Iran's oil has its customers
Iran is currently exporting 2.7 million barrels of oil per day which is unprecedented in the history of the country's oil industry.
Managing Director of Iranian Oil Terminals Company Pirouz Mousavi says at present, no Iranian oil tanker is drifting at sea looking for customers.
Nevertheless, the planning of the US Department of the Treasury has been done in a way that Iran's oil exports indicate a declining trend as of late October.
The US seeks to reduce Iran's oil exports to Asia and Europe by placing pressure on European firms that are among the customers of the Middle Eastern state's crude.
It is not yet clear to what extent these sanctions will be able to achieve the objectives they have been designed to accomplish.
Some 40 percent of Iran's oil is destined for Europe and the rest is sent to Asian countries.

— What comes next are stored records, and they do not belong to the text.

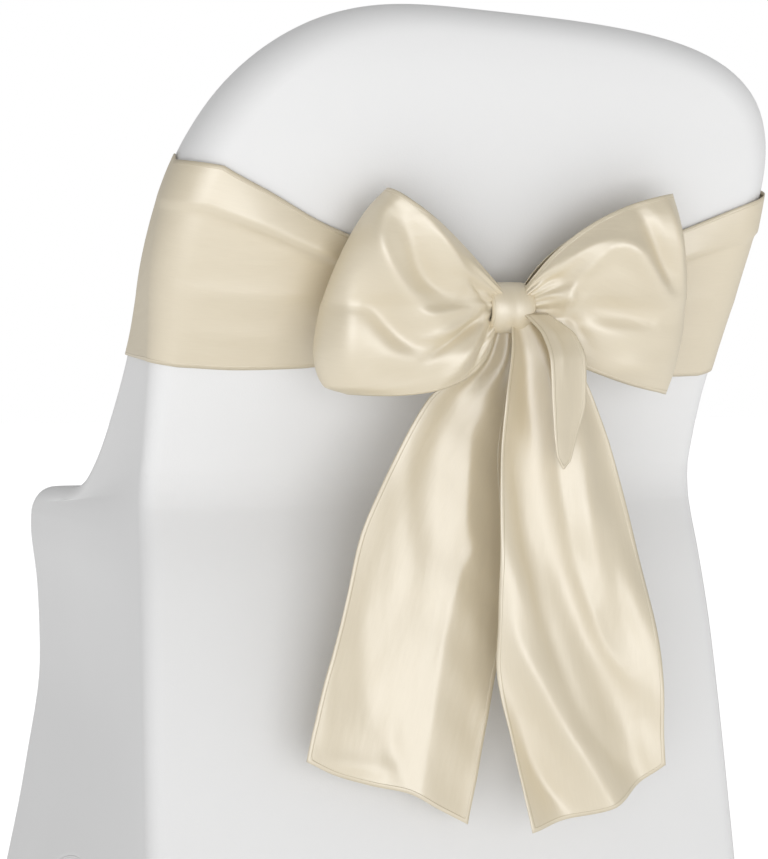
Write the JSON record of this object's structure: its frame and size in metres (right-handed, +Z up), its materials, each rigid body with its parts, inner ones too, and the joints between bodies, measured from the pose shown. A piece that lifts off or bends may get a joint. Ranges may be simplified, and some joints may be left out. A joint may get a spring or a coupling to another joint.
{
  "type": "chair cover with sash",
  "caption": "Fitted stretch cover for a banquet chair, hollow, with a leaning back rounded at its top, a seat, a skirt arched between foot pockets, and a satin sash tied in a bow behind",
  "frame": {"origin": "on the underside of the cover's top, above the middle of the chair's top rail that carries it", "axes": "+X to the right of someone behind the chair, +Y from the back towards the front of the seat, +Z up"},
  "size_m": [0.4804, 0.6176, 0.792],
  "materials": {
    "stretch_cloth": "matt white stretch knit",
    "pocket_cloth": "matt white doubled stretch knit",
    "satin": "glossy champagne satin"
  },
  "bodies": {
    "root": {"cover": "stretch_cloth", "foot_pocket_rear_left": "pocket_cloth", "foot_pocket_rear_right": "pocket_cloth", "foot_pocket_front_left": "pocket_cloth", "foot_pocket_front_right": "pocket_cloth", "sash": "satin"}
  },
  "joints": []
}
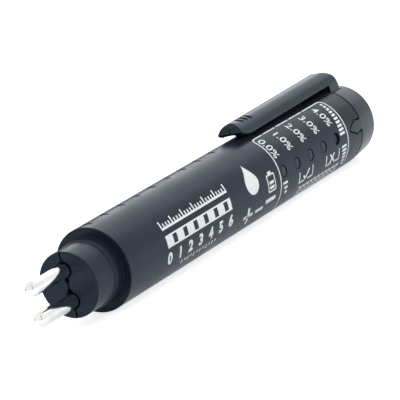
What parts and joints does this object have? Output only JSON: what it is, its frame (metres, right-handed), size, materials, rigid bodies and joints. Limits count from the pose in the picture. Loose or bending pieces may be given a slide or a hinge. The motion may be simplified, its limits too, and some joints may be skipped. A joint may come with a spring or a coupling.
{
  "type": "brake fluid tester",
  "caption": "Pen-shaped brake fluid tester with probe pins at the nose, a row of lamps along one side, a pocket clip and a push button at the rear.",
  "frame": {"origin": "centre of the bounding box in X and Y, on the ground that the pen lies on", "axes": "+X along the pen from the probe pins to the push button, +Z towards the pocket clip, -Y towards the lamps"},
  "size_m": [0.1572, 0.022, 0.0271],
  "materials": {
    "case": "satin",
    "button": "matte",
    "pin": "bright nickel",
    "strip": "bright",
    "steel": "bright",
    "board": "glass-filled resin with a green coat",
    "lens": "smoked and clear",
    "resin": "moulded black",
    "seal": "matte",
    "can": "drawn metal with a thin sleeve"
  },
  "bodies": {
    "barrel": {"shell_lamp_side": "case", "shell_back_side": "case", "probe_pin_upper": "pin", "probe_pin_lower": "pin", "pin_seal": "seal", "pin_lead_upper": "strip", "pin_lead_lower": "strip", "circuit_board": "board", "controller_chip": "resin", "capacitor": "can", "resistor_1": "resin", "resistor_2": "resin", "resistor_3": "resin", "lamp_1": "lens", "lamp_2": "lens", "lamp_3": "lens", "lamp_4": "lens", "lamp_5": "lens", "battery_cell": "can", "front_contact": "steel", "contact_strip": "strip"},
    "cap": {"rear_cap": "case", "cell_spring": "steel", "switch_board": "board", "switch_body": "resin"},
    "clip": {"pocket_clip": "case"},
    "button": {"push_button": "button", "switch_stem": "resin"}
  },
  "joints": [
    {"name": "cap_pull", "type": "slide", "parent": "barrel", "child": "cap", "axis": [1, 0, 0], "range_m": [0, 0.016]},
    {"name": "clip_flex", "type": "hinge", "parent": "cap", "child": "clip", "pos_m": [0.07147, 0, 0.0218], "axis": [0, 1, 0], "range_deg": [0, 5], "stiffness_Nm_per_rad": 1.7},
    {"name": "button_press", "type": "slide", "parent": "cap", "child": "button", "axis": [-1, 0, 0], "range_m": [0, 0.0006], "stiffness_N_per_m": 3300}
  ]
}
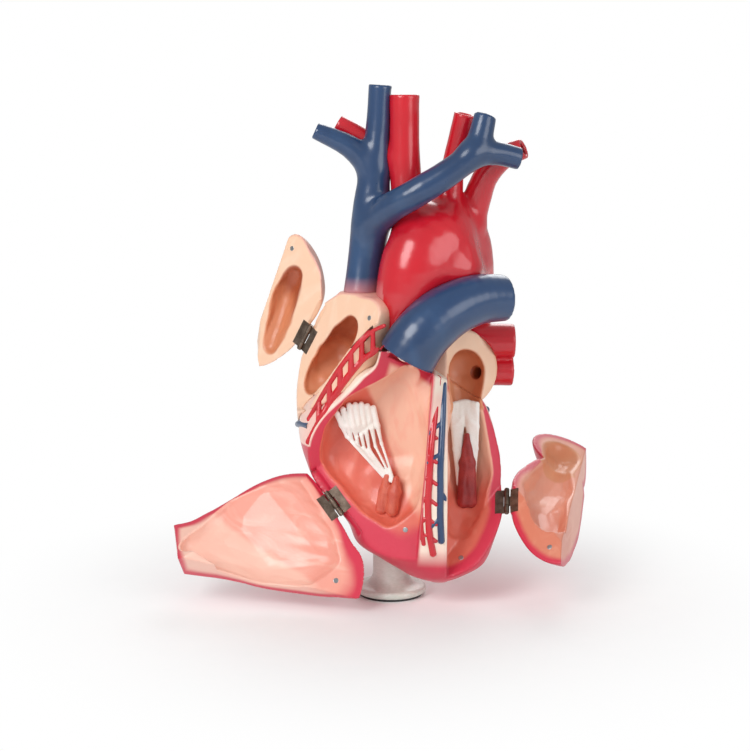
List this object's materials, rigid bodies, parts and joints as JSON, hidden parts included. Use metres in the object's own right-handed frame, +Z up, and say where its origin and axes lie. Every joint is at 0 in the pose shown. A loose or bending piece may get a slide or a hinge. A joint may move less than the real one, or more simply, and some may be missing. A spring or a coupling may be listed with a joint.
{
  "type": "human heart anatomy model",
  "caption": "Enlarged human heart model on a round stand, with hinged doors that open the right atrium, right ventricle and left heart to show the chambers and valves.",
  "frame": {"origin": "centre of the underside of the stand's foot pad, where the model rests", "axes": "+Z up, -Y towards the viewer of the open doors, +X to that viewer's right"},
  "size_m": [0.3248, 0.1733, 0.3845],
  "materials": {
    "pad_rubber": "matt black rubber",
    "stand_plastic": "smooth off-white moulding",
    "insert_brass": "plain turned brass",
    "fitting_steel": "dull bronze-toned plated steel",
    "magnet_nickel": "nickel plated",
    "heart_muscle_plastic": "hand painted crimson, fading to salmon inside, clear lacquer",
    "atrium_plastic": "hand painted beige, orange-tan inside, clear lacquer",
    "papillary_plastic": "painted dark red, clear lacquer",
    "valve_plastic": "painted white",
    "artery_plastic": "painted bright red, clear lacquer",
    "vein_plastic": "painted dark blue, clear lacquer"
  },
  "bodies": {
    "heart": {"foot_pad": "pad_rubber", "stand_foot": "stand_plastic", "stand_weight": "fitting_steel", "stand_washer": "fitting_steel", "stand_screw": "fitting_steel", "threaded_insert": "insert_brass", "ventricles": "heart_muscle_plastic", "right_atrium": "atrium_plastic", "left_atrium": "atrium_plastic", "pulmonary_trunk": "vein_plastic", "right_pulmonary_artery": "vein_plastic", "aorta": "artery_plastic", "superior_vena_cava": "vein_plastic", "inferior_vena_cava": "vein_plastic", "left_pulmonary_veins": "artery_plastic", "right_pulmonary_veins": "artery_plastic", "tricuspid_valve": "valve_plastic", "mitral_valve": "valve_plastic", "pulmonary_valve": "valve_plastic", "right_papillary_muscles": "papillary_plastic", "left_papillary_muscles": "papillary_plastic", "right_coronary_artery": "artery_plastic", "anterior_interventricular_artery": "artery_plastic", "great_cardiac_vein": "vein_plastic", "small_cardiac_vein": "vein_plastic", "coronary_sinus": "vein_plastic", "posterior_interventricular_artery": "artery_plastic", "right_ventricle_hinge_leaf": "fitting_steel", "right_ventricle_hinge_pin": "fitting_steel", "left_heart_hinge_leaf": "fitting_steel", "left_heart_hinge_pin": "fitting_steel", "right_atrium_hinge_leaf": "fitting_steel", "right_atrium_hinge_pin": "fitting_steel", "hinge_screws": "fitting_steel", "seam_magnets": "magnet_nickel"},
    "right_ventricle_door": {"right_ventricle_door": "heart_muscle_plastic", "right_ventricle_door_leaf": "fitting_steel", "right_ventricle_door_screws": "fitting_steel", "right_ventricle_door_magnet": "magnet_nickel"},
    "left_heart_door": {"left_heart_door": "heart_muscle_plastic", "left_heart_door_leaf": "fitting_steel", "left_heart_door_screws": "fitting_steel", "left_heart_door_magnet": "magnet_nickel", "left_heart_door_vein": "vein_plastic"},
    "right_atrium_door": {"right_atrium_door": "atrium_plastic", "right_atrium_door_leaf": "fitting_steel", "right_atrium_door_screws": "fitting_steel", "right_atrium_door_magnet": "magnet_nickel"}
  },
  "joints": [
    {"name": "right_ventricle_door_hinge", "type": "hinge", "parent": "heart", "child": "right_ventricle_door", "pos_m": [-0.0422, -0.0281, 0.0773], "axis": [0.5831, -0.326, -0.7441], "range_deg": [-158, 0]},
    {"name": "left_heart_door_hinge", "type": "hinge", "parent": "heart", "child": "left_heart_door", "pos_m": [0.088, -0.0005, 0.0832], "axis": [0.048, 0.7013, 0.7113], "range_deg": [-166, 0]},
    {"name": "right_atrium_door_hinge", "type": "hinge", "parent": "heart", "child": "right_atrium_door", "pos_m": [-0.065, 0.0115, 0.1965], "axis": [0.4403, -0.1901, 0.8775], "range_deg": [0, 172]}
  ]
}
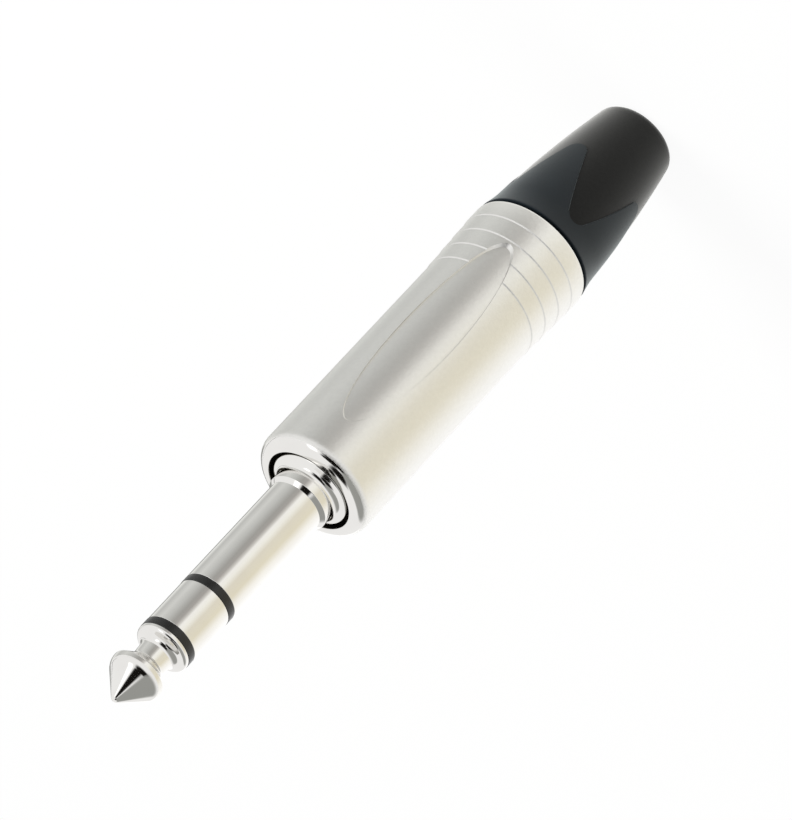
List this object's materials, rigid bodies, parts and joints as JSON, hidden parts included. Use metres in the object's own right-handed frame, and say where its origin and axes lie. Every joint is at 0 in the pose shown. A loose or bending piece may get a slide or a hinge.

Managing Director of National Iranian Oil Company Ali Kardor says, "I do not think the reinstatement of the sanctions would pose any problem for Iran's overseas sales of oil. We will not face any difficulty, particularly, in the areas where [Iran's] oil is exported conventionally."
The prospect of presence in Iran's oil industry is very attractive to foreign companies due to a large number of reasons. Participation in the projects of Iran's oil sector is highly lucrative and relatively inexpensive due to the country's abundant oil and gas resources.
Earlier, the Leader of the Islamic Revolution Ayatollah Seyyed Ali Khamenei urged the Iranian government to receive firm guarantee from the European sides within the framework of the talks to decide about the future of the JCPOA that Iran's interests will be safeguarded.
Upon the order of Iranian President Hassan Rouhani, the minister of foreign affairs, Mohammad Javad Zarif set off on a compact tour of China, Russia and Belgium to ensure the protection of Iran's interests within the framework of the JCPOA and discuss the possibility of continuing the implementation of the JCPOA with the signatories to the treaty.